Uzmanlar kişisel bir cihaz yerine kurumsal cihaz kullanmanın çok daha iyi olacağını belirtiyor. Şirketlerin yapabileceği en büyük hatanın, çalışanların cihazlarını önemsiz bularak bir siber saldırının giriş noktası olabileceğini göz ardı etmek olduğunu da ekliyorlar. Maher Yamout sözlerini şöyle sürdürüyor: “Bir yıl önce siber vakaları değerlendirdiğimizde üçte birinin çalışanların cihazlarından kaynaklandığını tespit etmiştik. Vakaların yüzde 34’ü zararlı bir web sitesi veya bir e-postadan indirilen zararlı dosya ile gerçekleşti Şirketin altyapısına, zararlı yazılım bulaşmış olma potansiyeline sahip veya koruma önlemi alınmamış ne kadar çok makine bağlanırsa başka tehditlerin bulaşma riski de o kadar artıyor. Tehditlerin büyük bir çoğunluğu hedef gözetmiyor ve insan hatalarından veya güncellenmemiş yazılımlardaki açıklardan yararlanan büyük saldırılarla yayılıyor. Bu nedenle öngörülebiliyorlar ve kesinlikle engellenebiliyorlar.”

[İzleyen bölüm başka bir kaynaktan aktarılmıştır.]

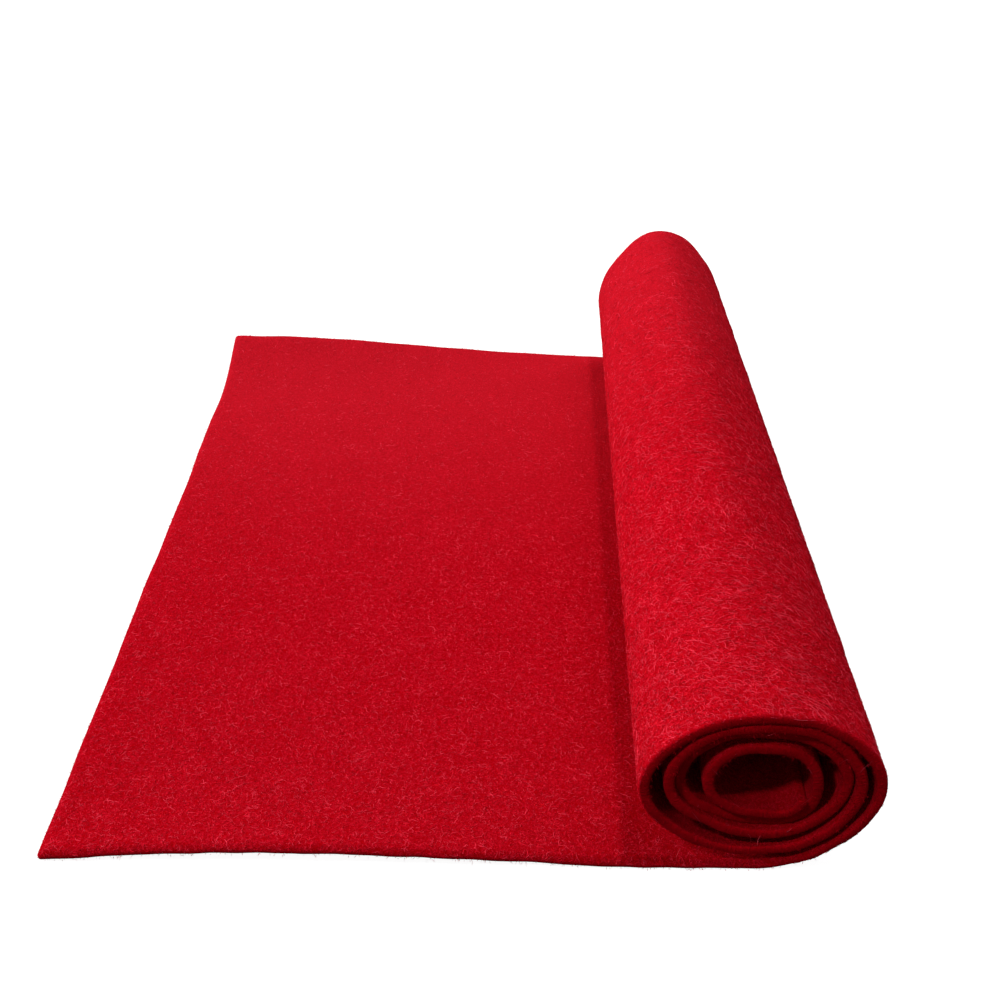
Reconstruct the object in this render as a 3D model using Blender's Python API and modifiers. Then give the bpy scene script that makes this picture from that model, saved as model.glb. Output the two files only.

Araştırmacılar güvenlik risklerini en aza indirmek için çalışanların şu temel önlemleri almasını öneriyor:
- Tüm ekibin kurumsal ağa güvenli bağlanabilmesi ve ağ trafiğini tek bir tünelden geçirmek için bir VPN kullanın
- Telefonlar ve dizüstü bilgisayarlar da dahil olmak üzere tüm kurumsal cihazların güvenlik yazılımıyla korunması gereklidir. Bu yazılımda kayıp ya da çalınan cihazlardaki verileri silme, kişisel ve kurumsal verileri ayırma, kurulabilecek uygulamaları sınırlama gibi özellikler bulunmalıdır.
- Her zaman işletim sistemleri ve uygulamaların en güncel sürümünü kullanın.
- Kurumsal ağa bağlanan kişilerin erişim haklarını bilgi ihtiyacına ve en düşük ayrıcalık prensibine göre kısıtlayın.
- Bilinmeyen kaynaklardan veya yabancılardan gelen e-postalardaki bağlantılara tıklamamak ve güçlü parolalar kullanmak gibi temel siber güvenlik kurallarını çalışanlarınıza mutlaka hatırlatın. Çalışanlara, istenmeyen mesajlara yanıt vermenin tehlikeleri hakkında bilgi verin. Ayrıca çalışma kuralları üzerinde ortak bir karar alınması da çok önemlidir. Sorulması gereken bir konu olduğunda bunun güvenli mesajlaşma uygulamaları üzerinden mi veya güvenli kanallardan yapılan konferans görüşmelerinden mi yapılacağına karar verin.